● SET EXERCISE:
Copy the first line of the material below and every later line through the line containing "return points", without any other output.
>> BEGIN PROVIDED MATERIAL
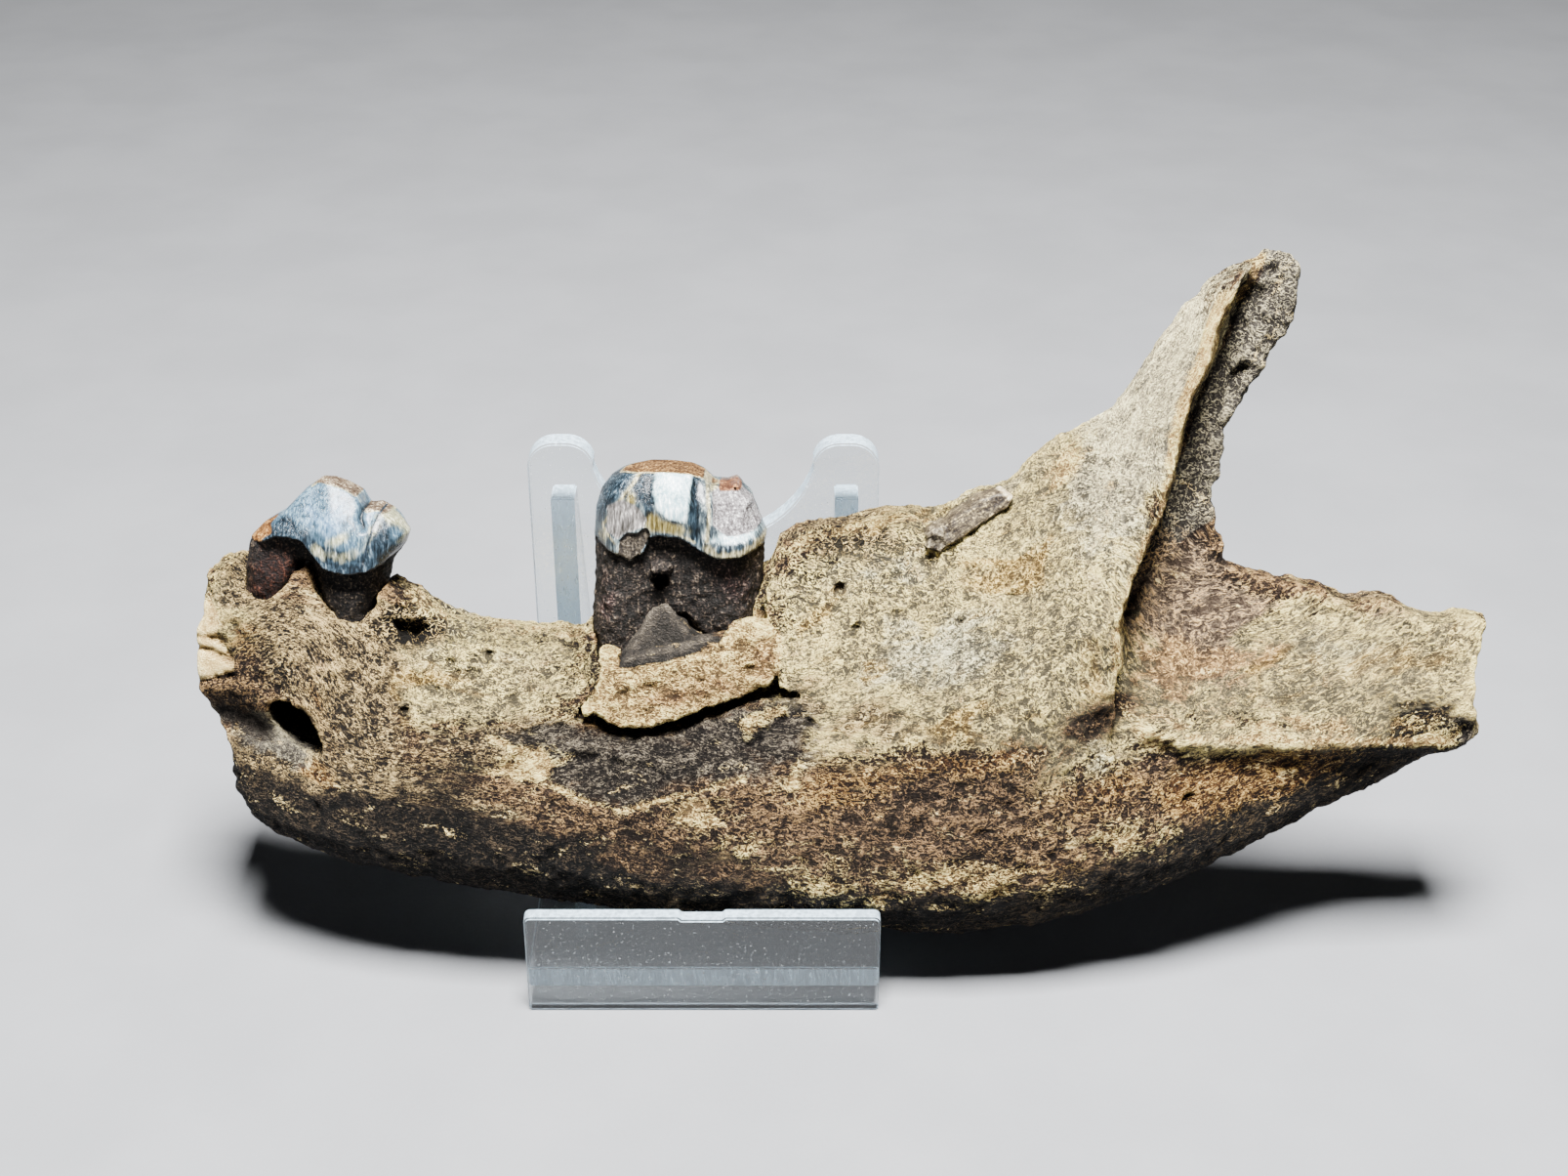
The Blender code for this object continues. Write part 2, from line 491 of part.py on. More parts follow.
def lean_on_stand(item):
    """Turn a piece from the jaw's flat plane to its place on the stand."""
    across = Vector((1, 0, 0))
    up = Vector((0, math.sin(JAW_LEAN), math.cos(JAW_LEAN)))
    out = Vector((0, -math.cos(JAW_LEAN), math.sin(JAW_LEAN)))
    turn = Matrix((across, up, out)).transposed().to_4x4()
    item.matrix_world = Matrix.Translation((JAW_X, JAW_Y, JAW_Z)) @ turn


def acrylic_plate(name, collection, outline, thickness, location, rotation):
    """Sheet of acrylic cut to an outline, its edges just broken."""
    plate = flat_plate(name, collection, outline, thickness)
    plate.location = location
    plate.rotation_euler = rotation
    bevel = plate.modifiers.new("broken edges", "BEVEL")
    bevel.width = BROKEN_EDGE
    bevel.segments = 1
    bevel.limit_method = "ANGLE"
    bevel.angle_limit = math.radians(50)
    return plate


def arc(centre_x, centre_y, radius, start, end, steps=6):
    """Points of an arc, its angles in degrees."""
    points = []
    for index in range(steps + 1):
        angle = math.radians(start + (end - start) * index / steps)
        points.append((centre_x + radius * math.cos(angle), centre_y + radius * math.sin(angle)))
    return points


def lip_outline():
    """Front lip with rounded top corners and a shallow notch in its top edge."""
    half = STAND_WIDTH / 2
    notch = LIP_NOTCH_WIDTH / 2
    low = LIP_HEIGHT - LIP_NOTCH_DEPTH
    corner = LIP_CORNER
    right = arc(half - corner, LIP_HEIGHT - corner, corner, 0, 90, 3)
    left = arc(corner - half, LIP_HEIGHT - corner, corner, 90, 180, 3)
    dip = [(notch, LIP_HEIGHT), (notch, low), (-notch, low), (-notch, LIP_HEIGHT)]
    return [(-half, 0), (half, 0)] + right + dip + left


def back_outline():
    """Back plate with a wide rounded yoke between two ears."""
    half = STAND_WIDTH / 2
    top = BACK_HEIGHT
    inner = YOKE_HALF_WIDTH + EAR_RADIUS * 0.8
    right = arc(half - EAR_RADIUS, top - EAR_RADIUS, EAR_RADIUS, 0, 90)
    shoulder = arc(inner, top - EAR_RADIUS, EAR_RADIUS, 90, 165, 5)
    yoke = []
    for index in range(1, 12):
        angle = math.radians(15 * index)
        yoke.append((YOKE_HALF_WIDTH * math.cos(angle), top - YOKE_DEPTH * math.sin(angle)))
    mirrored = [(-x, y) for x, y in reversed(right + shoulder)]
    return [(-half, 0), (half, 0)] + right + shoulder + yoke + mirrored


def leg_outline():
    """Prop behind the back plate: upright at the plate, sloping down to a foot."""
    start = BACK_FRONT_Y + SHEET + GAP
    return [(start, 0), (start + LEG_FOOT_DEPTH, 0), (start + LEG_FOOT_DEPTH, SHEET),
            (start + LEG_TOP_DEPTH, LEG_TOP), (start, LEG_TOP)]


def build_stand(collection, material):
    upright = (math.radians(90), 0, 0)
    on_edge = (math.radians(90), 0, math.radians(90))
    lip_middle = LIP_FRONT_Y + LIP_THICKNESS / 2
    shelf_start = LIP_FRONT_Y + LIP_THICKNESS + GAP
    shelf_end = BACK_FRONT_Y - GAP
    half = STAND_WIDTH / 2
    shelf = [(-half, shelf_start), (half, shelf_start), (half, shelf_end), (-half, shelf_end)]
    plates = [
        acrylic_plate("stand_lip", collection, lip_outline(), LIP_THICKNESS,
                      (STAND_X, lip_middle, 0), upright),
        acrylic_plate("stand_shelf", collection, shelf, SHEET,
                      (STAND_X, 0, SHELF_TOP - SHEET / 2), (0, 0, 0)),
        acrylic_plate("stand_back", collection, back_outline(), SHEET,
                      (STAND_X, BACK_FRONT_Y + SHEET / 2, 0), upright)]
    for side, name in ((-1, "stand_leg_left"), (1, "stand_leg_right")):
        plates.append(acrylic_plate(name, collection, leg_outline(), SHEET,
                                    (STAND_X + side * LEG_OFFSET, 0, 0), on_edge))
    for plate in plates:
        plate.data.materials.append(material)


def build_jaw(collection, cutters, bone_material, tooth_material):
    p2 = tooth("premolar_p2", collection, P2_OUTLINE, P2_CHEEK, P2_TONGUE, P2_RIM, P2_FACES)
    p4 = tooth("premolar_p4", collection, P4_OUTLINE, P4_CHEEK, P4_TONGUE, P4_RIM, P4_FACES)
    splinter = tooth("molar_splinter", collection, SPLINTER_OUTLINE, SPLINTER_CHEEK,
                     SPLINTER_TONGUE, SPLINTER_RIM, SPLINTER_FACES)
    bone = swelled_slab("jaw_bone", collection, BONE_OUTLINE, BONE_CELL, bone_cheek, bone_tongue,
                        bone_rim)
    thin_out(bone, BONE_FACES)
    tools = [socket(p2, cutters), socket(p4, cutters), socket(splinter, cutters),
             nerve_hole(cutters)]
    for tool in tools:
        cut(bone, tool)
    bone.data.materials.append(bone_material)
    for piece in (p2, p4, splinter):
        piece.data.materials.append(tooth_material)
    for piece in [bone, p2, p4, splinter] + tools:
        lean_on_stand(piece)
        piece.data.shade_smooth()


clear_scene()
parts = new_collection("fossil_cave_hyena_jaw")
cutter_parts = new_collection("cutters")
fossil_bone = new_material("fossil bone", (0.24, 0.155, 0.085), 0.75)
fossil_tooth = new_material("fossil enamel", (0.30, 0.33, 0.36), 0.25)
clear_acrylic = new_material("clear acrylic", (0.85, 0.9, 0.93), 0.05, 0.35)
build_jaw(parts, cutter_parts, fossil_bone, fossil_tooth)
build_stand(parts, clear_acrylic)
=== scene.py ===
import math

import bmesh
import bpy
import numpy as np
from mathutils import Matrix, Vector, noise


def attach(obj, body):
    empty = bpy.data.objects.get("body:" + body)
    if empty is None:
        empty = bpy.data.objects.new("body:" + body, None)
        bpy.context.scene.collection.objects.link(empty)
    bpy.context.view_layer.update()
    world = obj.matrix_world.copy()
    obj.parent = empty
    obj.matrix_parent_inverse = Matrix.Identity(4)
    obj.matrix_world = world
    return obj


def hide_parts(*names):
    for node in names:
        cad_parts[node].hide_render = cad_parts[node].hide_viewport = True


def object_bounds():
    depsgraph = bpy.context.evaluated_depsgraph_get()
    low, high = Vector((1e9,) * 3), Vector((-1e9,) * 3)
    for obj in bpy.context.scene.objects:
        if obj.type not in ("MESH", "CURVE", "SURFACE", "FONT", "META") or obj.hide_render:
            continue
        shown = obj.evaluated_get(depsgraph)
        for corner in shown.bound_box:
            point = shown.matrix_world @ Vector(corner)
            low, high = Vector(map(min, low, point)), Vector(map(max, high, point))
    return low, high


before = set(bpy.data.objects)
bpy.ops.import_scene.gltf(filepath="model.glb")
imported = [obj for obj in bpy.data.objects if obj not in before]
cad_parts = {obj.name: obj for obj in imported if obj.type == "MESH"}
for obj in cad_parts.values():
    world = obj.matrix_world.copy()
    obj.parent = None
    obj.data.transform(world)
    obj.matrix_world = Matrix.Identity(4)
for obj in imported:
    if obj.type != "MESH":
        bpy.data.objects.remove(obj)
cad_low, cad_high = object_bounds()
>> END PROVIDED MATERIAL
● WRITTEN SOLUTION:
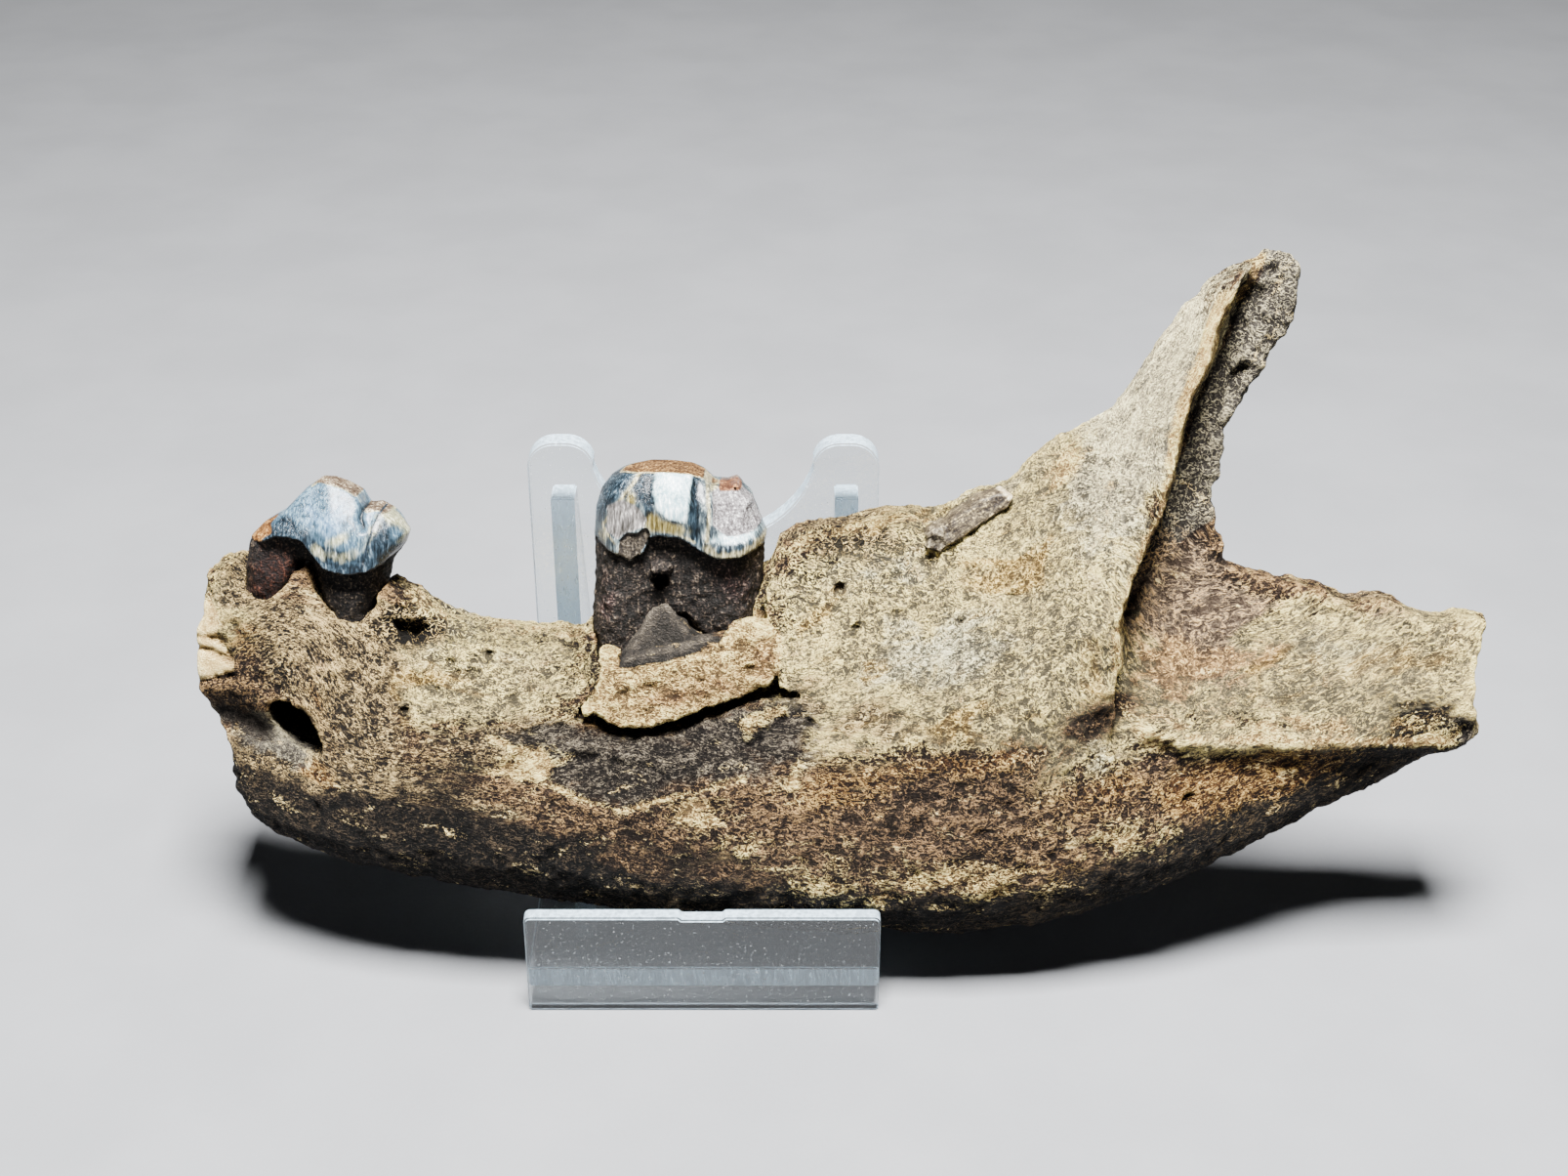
The Blender code for this object continues. Write part 2, from line 491 of part.py on. More parts follow.
def lean_on_stand(item):
    """Turn a piece from the jaw's flat plane to its place on the stand."""
    across = Vector((1, 0, 0))
    up = Vector((0, math.sin(JAW_LEAN), math.cos(JAW_LEAN)))
    out = Vector((0, -math.cos(JAW_LEAN), math.sin(JAW_LEAN)))
    turn = Matrix((across, up, out)).transposed().to_4x4()
    item.matrix_world = Matrix.Translation((JAW_X, JAW_Y, JAW_Z)) @ turn


def acrylic_plate(name, collection, outline, thickness, location, rotation):
    """Sheet of acrylic cut to an outline, its edges just broken."""
    plate = flat_plate(name, collection, outline, thickness)
    plate.location = location
    plate.rotation_euler = rotation
    bevel = plate.modifiers.new("broken edges", "BEVEL")
    bevel.width = BROKEN_EDGE
    bevel.segments = 1
    bevel.limit_method = "ANGLE"
    bevel.angle_limit = math.radians(50)
    return plate


def arc(centre_x, centre_y, radius, start, end, steps=6):
    """Points of an arc, its angles in degrees."""
    points = []
    for index in range(steps + 1):
        angle = math.radians(start + (end - start) * index / steps)
        points.append((centre_x + radius * math.cos(angle), centre_y + radius * math.sin(angle)))
    return points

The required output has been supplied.